Repeat each line exactly, leaving nothing out.

◆ ◆ ◆

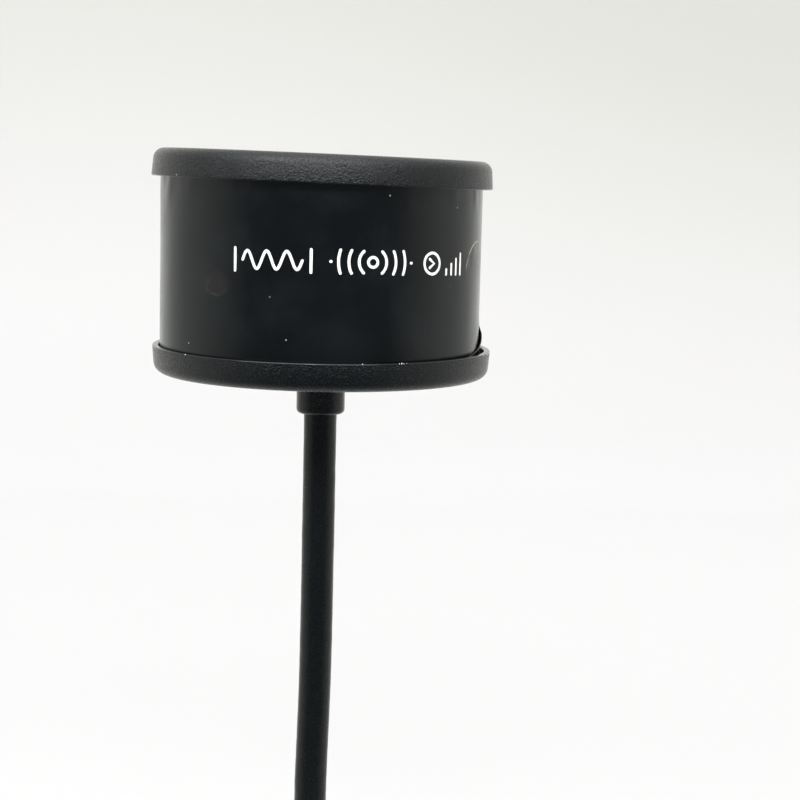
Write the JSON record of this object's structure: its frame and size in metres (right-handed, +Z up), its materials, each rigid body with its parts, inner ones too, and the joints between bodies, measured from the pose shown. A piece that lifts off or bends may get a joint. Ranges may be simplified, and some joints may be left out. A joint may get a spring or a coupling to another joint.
{
  "type": "antenna with coaxial mast",
  "caption": "Circularly polarised omnidirectional antenna: a round black radome on a straight stiff coaxial mast that ends in a screw-on coaxial plug.",
  "frame": {"origin": "on the mast's axis, in the reference plane of the coaxial plug", "axes": "+Z up the mast to the radome; -Y is the printed front; -Z points out of the plug, the way the mating jack leaves"},
  "size_m": [0.0639, 0.0636, 0.1624],
  "materials": {
    "cap_plastic": "moulded black, fine grain",
    "tube_plastic": "extruded black",
    "film": "satin black shrink film with white print",
    "grommet_rubber": "satin black",
    "sleeve_plastic": "black shrunk sleeve",
    "jacket_plastic": "black jacket",
    "shield_metal": "tinned",
    "dielectric_plastic": "white fluoropolymer",
    "conductor_metal": "silver plated",
    "board_laminate": "glass laminate",
    "board_copper": "rolled copper",
    "solder": "bright solder",
    "spacer_plastic": "natural white",
    "plated_body": "gold plated",
    "plated_nut": "gold plated",
    "ring_metal": "bright spring bronze",
    "gasket_rubber": "red silicone"
  },
  "bodies": {
    "antenna": {"top_cap": "cap_plastic", "bottom_cap": "cap_plastic", "radome_tube": "tube_plastic", "printed_film": "film", "mast_grommet": "grommet_rubber", "mast_sleeve": "sleeve_plastic", "coax_jacket": "jacket_plastic", "coax_shield": "shield_metal", "coax_dielectric": "dielectric_plastic", "coax_conductor": "conductor_metal", "lower_board": "board_laminate", "lower_ring_copper": "board_copper", "lower_solder": "solder", "lower_spacer": "spacer_plastic", "middle_board": "board_laminate", "middle_arms_copper": "board_copper", "middle_solder": "solder", "upper_spacer": "spacer_plastic", "upper_board": "board_laminate", "upper_arms_copper": "board_copper", "centre_solder": "solder", "plug_body": "plated_body", "plug_insulator": "dielectric_plastic", "contact_pin": "plated_body", "plug_gasket": "gasket_rubber", "retaining_ring": "ring_metal"},
    "nut": {"coupling_nut": "plated_nut"}
  },
  "joints": [
    {"name": "nut_spin", "type": "hinge", "parent": "antenna", "child": "nut", "pos_m": [0, 0, 0.001], "axis": [0, 0, 1], "continuous": true}
  ]
}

◆ ◆ ◆

## [Solution for this task]
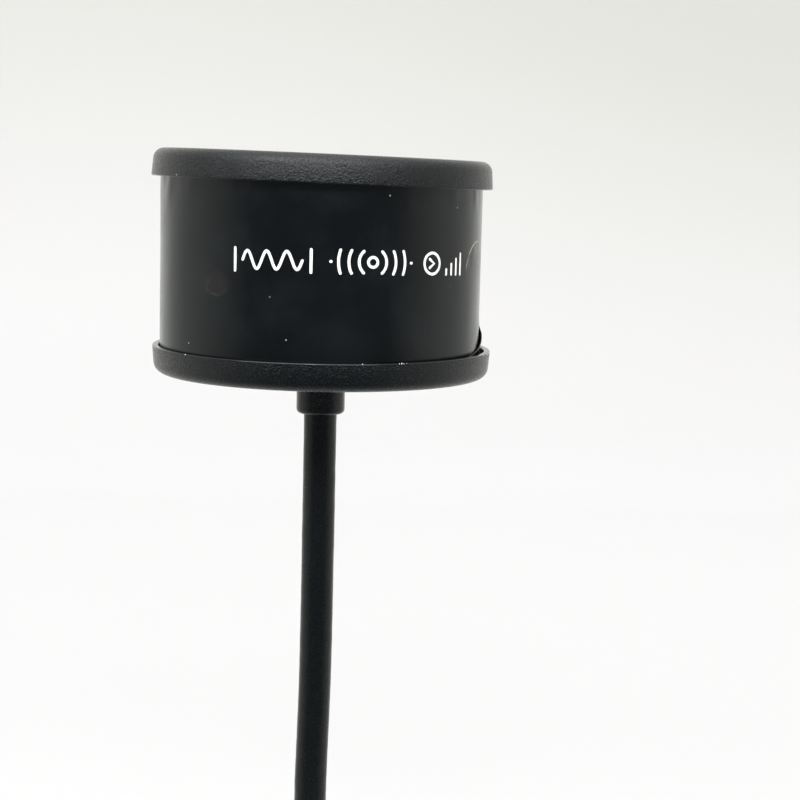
Write the JSON record of this object's structure: its frame and size in metres (right-handed, +Z up), its materials, each rigid body with its parts, inner ones too, and the joints between bodies, measured from the pose shown. A piece that lifts off or bends may get a joint. Ranges may be simplified, and some joints may be left out. A joint may get a spring or a coupling to another joint.
{
  "type": "antenna with coaxial mast",
  "caption": "Circularly polarised omnidirectional antenna: a round black radome on a straight stiff coaxial mast that ends in a screw-on coaxial plug.",
  "frame": {"origin": "on the mast's axis, in the reference plane of the coaxial plug", "axes": "+Z up the mast to the radome; -Y is the printed front; -Z points out of the plug, the way the mating jack leaves"},
  "size_m": [0.0639, 0.0636, 0.1624],
  "materials": {
    "cap_plastic": "moulded black, fine grain",
    "tube_plastic": "extruded black",
    "film": "satin black shrink film with white print",
    "grommet_rubber": "satin black",
    "sleeve_plastic": "black shrunk sleeve",
    "jacket_plastic": "black jacket",
    "shield_metal": "tinned",
    "dielectric_plastic": "white fluoropolymer",
    "conductor_metal": "silver plated",
    "board_laminate": "glass laminate",
    "board_copper": "rolled copper",
    "solder": "bright solder",
    "spacer_plastic": "natural white",
    "plated_body": "gold plated",
    "plated_nut": "gold plated",
    "ring_metal": "bright spring bronze",
    "gasket_rubber": "red silicone"
  },
  "bodies": {
    "antenna": {"top_cap": "cap_plastic", "bottom_cap": "cap_plastic", "radome_tube": "tube_plastic", "printed_film": "film", "mast_grommet": "grommet_rubber", "mast_sleeve": "sleeve_plastic", "coax_jacket": "jacket_plastic", "coax_shield": "shield_metal", "coax_dielectric": "dielectric_plastic", "coax_conductor": "conductor_metal", "lower_board": "board_laminate", "lower_ring_copper": "board_copper", "lower_solder": "solder", "lower_spacer": "spacer_plastic", "middle_board": "board_laminate", "middle_arms_copper": "board_copper", "middle_solder": "solder", "upper_spacer": "spacer_plastic", "upper_board": "board_laminate", "upper_arms_copper": "board_copper", "centre_solder": "solder", "plug_body": "plated_body", "plug_insulator": "dielectric_plastic", "contact_pin": "plated_body", "plug_gasket": "gasket_rubber", "retaining_ring": "ring_metal"},
    "nut": {"coupling_nut": "plated_nut"}
  },
  "joints": [
    {"name": "nut_spin", "type": "hinge", "parent": "antenna", "child": "nut", "pos_m": [0, 0, 0.001], "axis": [0, 0, 1], "continuous": true}
  ]
}